Selon la conseillère juridique, la décision initiale du Premier ministre de limoger Ronen Bar a des conséquences qui dépassent largement son cas personnel. Elle considère que cette décision est porteuse d’effets négatifs importants sur le fonctionnement professionnel, impartial et souverain du Shin Bet, aujourd’hui et à l’avenir.

Les implications majeures d’un arrêt de la Cour suprême

Baharav-Miara insiste sur les caractéristiques particulières du Shin Bet : c’est un service de sécurité opérant secrètement, y compris à l’intérieur du territoire israélien, disposant de vastes prérogatives – interrogatoires, collecte de renseignements, perquisitions secrètes – qui peuvent porter atteinte à des droits fondamentaux comme la vie privée, la liberté et la dignité.

Certaines fonctions du Shin Bet ont des implications très sensibles en matière d’État de droit et de valeurs démocratiques, notamment face à des menaces comme la subversion. Elle rappelle que l’agence agit souvent en dehors du regard public, et parfois même sans mandat judiciaire.

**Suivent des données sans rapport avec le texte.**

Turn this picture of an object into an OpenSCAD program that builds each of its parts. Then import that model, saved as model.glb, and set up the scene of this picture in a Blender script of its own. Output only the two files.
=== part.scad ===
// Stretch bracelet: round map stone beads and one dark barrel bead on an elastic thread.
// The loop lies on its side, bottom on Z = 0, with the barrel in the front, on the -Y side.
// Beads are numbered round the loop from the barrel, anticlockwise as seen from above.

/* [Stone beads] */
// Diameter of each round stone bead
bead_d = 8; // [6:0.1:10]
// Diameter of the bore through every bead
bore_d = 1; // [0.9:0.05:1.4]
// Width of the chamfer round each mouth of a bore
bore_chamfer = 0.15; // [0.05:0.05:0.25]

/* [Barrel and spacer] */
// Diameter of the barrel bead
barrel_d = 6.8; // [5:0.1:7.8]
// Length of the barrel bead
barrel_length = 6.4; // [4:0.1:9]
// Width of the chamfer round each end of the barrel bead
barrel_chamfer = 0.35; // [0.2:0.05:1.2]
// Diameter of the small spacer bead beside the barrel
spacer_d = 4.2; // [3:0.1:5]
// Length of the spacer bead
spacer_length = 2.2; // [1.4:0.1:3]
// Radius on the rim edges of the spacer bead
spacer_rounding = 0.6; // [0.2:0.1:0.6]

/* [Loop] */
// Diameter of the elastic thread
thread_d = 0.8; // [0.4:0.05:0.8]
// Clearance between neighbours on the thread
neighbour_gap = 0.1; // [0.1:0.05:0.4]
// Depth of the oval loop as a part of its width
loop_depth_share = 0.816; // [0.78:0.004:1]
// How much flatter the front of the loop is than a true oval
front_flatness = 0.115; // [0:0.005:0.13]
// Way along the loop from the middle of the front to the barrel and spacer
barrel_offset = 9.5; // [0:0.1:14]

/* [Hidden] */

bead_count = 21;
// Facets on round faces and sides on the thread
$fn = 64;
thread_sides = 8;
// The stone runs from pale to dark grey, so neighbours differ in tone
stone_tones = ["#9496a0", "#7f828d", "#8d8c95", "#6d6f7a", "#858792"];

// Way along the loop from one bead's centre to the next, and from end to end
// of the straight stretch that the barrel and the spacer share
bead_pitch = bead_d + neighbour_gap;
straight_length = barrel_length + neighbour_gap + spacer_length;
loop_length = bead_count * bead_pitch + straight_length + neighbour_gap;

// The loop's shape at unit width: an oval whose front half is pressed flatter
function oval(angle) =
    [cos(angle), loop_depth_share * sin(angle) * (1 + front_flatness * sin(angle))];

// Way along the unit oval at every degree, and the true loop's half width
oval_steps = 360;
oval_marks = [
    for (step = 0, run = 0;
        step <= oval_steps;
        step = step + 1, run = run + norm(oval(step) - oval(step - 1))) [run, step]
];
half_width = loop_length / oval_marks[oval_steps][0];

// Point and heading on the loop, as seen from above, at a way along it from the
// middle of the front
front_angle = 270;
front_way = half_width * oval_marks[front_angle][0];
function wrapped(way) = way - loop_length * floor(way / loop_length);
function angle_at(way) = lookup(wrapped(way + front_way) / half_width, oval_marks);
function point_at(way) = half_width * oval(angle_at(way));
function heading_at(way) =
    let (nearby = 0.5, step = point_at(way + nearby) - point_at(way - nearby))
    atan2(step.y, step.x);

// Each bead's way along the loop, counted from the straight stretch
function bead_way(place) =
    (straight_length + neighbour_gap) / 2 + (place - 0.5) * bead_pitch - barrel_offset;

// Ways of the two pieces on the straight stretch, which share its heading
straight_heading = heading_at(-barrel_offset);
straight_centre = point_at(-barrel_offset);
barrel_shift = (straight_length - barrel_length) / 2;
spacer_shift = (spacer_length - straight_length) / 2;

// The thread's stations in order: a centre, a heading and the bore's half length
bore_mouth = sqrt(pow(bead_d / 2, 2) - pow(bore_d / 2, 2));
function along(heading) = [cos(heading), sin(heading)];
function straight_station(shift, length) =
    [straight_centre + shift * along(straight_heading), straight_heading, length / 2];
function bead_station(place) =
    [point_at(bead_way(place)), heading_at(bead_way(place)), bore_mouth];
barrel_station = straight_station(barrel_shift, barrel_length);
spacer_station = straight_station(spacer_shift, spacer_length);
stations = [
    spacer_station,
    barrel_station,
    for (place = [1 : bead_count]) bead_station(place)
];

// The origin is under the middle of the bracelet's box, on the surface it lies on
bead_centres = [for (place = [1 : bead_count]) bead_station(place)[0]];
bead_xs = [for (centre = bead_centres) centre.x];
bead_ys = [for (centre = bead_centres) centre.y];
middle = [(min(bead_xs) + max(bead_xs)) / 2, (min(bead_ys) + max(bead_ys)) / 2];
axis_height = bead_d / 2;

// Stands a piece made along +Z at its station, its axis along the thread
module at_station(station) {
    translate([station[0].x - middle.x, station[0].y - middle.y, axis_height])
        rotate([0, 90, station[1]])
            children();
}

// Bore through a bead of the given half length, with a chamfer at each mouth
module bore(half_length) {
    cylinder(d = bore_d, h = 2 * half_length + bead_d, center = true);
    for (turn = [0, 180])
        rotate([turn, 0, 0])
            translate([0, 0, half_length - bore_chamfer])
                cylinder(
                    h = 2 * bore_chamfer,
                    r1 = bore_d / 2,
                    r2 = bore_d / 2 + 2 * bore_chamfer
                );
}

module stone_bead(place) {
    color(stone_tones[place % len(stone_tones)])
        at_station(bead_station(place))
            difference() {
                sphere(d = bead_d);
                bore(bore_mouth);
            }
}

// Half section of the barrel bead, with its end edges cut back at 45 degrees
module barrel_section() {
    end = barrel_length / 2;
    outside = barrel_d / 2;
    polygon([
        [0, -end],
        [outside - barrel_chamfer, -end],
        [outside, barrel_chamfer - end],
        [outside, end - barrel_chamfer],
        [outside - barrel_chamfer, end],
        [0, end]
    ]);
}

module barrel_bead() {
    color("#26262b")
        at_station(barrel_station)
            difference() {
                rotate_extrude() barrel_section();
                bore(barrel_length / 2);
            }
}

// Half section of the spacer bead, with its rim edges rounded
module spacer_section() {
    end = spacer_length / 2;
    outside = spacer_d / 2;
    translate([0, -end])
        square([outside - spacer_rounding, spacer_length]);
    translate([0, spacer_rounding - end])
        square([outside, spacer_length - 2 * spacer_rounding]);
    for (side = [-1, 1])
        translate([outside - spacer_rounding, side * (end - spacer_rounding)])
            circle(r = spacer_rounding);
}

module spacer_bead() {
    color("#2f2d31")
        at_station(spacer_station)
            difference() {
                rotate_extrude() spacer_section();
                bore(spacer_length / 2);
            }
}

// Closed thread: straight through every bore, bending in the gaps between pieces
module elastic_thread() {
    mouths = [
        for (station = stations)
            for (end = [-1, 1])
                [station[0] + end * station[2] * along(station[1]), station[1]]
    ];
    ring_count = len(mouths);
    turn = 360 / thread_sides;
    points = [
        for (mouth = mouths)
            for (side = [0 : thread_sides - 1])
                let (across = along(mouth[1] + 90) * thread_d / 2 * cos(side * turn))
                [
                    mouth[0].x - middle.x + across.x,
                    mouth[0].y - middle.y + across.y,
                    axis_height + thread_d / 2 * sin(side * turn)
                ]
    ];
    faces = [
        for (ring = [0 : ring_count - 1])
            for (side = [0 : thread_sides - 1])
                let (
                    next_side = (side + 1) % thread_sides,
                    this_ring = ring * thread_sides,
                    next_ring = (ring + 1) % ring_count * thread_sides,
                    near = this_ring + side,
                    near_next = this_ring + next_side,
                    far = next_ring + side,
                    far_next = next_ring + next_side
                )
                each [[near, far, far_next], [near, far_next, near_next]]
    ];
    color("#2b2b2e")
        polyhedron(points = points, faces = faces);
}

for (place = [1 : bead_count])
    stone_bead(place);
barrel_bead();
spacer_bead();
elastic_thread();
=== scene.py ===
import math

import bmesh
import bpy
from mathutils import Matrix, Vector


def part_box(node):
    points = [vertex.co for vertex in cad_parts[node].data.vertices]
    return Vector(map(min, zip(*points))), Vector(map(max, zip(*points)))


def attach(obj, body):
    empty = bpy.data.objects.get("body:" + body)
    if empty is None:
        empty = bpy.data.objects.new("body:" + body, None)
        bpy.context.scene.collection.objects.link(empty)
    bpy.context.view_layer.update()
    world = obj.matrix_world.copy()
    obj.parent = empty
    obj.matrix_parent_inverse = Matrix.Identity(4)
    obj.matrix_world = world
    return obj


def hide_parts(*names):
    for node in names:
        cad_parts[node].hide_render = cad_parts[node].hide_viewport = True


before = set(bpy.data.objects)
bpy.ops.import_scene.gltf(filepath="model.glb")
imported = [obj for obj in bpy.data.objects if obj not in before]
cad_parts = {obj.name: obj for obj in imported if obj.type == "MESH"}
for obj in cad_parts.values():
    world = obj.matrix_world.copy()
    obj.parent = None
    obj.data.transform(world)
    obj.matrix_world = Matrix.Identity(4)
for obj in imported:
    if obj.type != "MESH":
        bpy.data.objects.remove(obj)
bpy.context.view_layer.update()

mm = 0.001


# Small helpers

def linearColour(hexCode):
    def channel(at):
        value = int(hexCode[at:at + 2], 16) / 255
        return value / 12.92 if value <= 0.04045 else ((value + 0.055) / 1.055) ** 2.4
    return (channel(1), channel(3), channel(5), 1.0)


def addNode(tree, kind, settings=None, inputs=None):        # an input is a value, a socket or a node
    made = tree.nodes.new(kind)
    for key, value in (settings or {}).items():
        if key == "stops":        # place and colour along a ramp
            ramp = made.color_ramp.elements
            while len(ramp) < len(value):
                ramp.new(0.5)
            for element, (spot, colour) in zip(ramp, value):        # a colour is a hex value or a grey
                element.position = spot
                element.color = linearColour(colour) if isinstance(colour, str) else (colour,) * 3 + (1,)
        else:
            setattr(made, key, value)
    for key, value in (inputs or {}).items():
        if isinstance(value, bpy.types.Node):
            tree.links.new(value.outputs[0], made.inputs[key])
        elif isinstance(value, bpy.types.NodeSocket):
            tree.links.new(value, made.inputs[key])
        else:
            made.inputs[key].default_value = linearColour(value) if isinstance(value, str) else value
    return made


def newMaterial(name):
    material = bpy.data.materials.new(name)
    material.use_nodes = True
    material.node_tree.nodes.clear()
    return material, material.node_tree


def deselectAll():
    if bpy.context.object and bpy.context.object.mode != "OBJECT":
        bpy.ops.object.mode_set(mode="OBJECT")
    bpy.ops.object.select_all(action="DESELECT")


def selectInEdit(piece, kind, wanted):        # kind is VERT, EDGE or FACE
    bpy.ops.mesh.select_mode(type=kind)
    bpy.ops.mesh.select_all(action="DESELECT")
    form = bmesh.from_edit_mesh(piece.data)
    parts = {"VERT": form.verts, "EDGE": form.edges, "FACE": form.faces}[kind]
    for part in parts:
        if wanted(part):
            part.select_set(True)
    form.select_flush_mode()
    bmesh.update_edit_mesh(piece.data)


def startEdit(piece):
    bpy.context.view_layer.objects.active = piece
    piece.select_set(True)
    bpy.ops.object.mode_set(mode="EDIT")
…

Se fondant sur la loi régissant le Shin Bet, la conseillère juridique estime que le législateur interdit explicitement à ses dirigeants de servir des intérêts politiques partisans. Elle juge donc nécessaire que la Cour insiste sur la nécessité de garantir l’indépendance professionnelle et la séparation du pouvoir politique dans l’exercice de ces fonctions. Elle s’appuie entre autres sur la déposition de Ronen Bar à la Cour, dans laquelle celui-ci affirme que le Premier ministre Netanyahu a tenté de lui dicter une évaluation sécuritaire dans le but d’influencer son procès – et qu’il aurait également tenté d’impliquer le Shin Bet dans la gestion des manifestations anti-gouvernementales.

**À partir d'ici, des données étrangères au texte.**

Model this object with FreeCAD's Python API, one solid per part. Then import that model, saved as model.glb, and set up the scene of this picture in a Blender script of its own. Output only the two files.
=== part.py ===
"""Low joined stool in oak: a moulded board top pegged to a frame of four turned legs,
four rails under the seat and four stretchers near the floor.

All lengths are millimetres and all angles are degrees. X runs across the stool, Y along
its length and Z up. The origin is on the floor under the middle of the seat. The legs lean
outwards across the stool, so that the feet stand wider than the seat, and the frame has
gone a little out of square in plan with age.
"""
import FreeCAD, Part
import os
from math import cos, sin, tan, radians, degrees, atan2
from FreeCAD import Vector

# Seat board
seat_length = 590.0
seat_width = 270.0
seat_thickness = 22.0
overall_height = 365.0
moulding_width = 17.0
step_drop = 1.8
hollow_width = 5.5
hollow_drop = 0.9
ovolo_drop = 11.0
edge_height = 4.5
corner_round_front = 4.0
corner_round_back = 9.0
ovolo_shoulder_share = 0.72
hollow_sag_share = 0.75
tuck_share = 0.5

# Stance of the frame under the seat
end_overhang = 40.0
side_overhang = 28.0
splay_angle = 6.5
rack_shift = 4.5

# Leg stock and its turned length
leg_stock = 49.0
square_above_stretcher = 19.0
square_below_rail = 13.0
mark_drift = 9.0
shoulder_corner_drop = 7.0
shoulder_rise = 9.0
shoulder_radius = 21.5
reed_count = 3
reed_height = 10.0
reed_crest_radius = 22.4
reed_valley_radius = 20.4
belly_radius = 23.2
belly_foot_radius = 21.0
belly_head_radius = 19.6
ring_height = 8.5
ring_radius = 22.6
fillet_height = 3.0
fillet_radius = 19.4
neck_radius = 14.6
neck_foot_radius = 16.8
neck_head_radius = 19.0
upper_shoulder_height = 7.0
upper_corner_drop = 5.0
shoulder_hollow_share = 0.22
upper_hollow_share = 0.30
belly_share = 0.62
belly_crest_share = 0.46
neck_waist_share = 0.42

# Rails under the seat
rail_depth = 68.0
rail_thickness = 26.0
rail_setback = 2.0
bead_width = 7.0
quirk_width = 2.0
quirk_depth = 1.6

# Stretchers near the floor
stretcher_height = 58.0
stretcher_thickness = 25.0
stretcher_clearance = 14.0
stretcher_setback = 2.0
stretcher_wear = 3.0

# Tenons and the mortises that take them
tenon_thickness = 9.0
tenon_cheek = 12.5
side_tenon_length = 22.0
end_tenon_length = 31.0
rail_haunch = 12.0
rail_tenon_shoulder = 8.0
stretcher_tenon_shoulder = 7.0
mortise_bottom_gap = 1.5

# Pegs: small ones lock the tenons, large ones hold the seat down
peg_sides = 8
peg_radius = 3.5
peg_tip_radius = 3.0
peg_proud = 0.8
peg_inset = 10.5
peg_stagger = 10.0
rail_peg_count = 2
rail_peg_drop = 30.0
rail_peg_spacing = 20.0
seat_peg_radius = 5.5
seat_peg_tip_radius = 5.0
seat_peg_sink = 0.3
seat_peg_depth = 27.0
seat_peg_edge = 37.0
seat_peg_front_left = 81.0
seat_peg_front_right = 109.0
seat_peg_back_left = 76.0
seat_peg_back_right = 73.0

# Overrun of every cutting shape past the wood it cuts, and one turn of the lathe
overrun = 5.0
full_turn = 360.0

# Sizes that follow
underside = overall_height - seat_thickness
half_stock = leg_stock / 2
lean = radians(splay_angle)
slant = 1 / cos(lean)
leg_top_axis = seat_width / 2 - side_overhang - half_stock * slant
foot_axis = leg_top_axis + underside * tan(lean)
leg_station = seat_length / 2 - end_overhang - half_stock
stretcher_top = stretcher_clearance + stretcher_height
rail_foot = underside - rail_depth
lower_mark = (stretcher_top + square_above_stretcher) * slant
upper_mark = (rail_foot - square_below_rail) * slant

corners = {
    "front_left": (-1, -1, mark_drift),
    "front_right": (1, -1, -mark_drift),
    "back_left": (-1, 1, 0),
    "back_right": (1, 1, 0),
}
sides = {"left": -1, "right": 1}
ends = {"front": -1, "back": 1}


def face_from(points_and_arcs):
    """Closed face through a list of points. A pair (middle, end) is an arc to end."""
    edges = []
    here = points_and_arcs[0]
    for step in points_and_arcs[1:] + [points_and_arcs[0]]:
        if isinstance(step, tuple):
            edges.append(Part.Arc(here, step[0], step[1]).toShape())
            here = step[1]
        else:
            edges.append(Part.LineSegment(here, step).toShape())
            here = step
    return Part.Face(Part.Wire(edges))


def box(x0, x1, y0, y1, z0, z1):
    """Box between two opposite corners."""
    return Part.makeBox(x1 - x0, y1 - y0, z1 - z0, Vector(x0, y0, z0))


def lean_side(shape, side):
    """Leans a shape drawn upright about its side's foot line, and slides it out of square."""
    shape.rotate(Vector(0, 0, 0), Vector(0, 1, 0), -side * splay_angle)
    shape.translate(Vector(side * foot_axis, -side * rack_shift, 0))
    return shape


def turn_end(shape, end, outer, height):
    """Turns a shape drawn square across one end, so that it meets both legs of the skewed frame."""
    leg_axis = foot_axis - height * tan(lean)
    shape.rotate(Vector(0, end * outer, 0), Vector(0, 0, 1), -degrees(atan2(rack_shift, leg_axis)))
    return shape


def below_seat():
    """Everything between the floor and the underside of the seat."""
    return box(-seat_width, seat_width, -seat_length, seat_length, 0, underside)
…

Pour Baharav-Miara, cette affaire ne concerne pas seulement la fin de mandat de Ronen Bar. Elle estime qu’une position claire de la Cour aurait des effets majeurs sur l’indépendance, le professionnalisme et l’éthique de tous les hauts fonctionnaires du secteur public – et sur la nature même de ce secteur. Tout au long de cette crise, elle a exprimé son inquiétude quant à la manière dont ce limogeage a été mené, soulignant que cela pourrait saper la capacité des chefs du Shin Bet à agir de manière indépendante, s’ils savent qu’ils peuvent être congédiés rapidement, sans justification, sur simple motif d’« absence de confiance » politique, comme s’ils étaient des ministres.

Elle considère qu’il faut empêcher un scénario où un haut fonctionnaire serait renvoyé pour avoir pris une décision professionnelle qui ne plaît pas à l’exécutif. Une telle situation le rendrait totalement dépendant de la bonne volonté de ses supérieurs politiques. Cela vaut tout particulièrement pour les titulaires de fonctions d’enquête et de poursuite, dont l’indépendance est cruciale pour l’État de droit, la protection des droits humains et la confiance du public.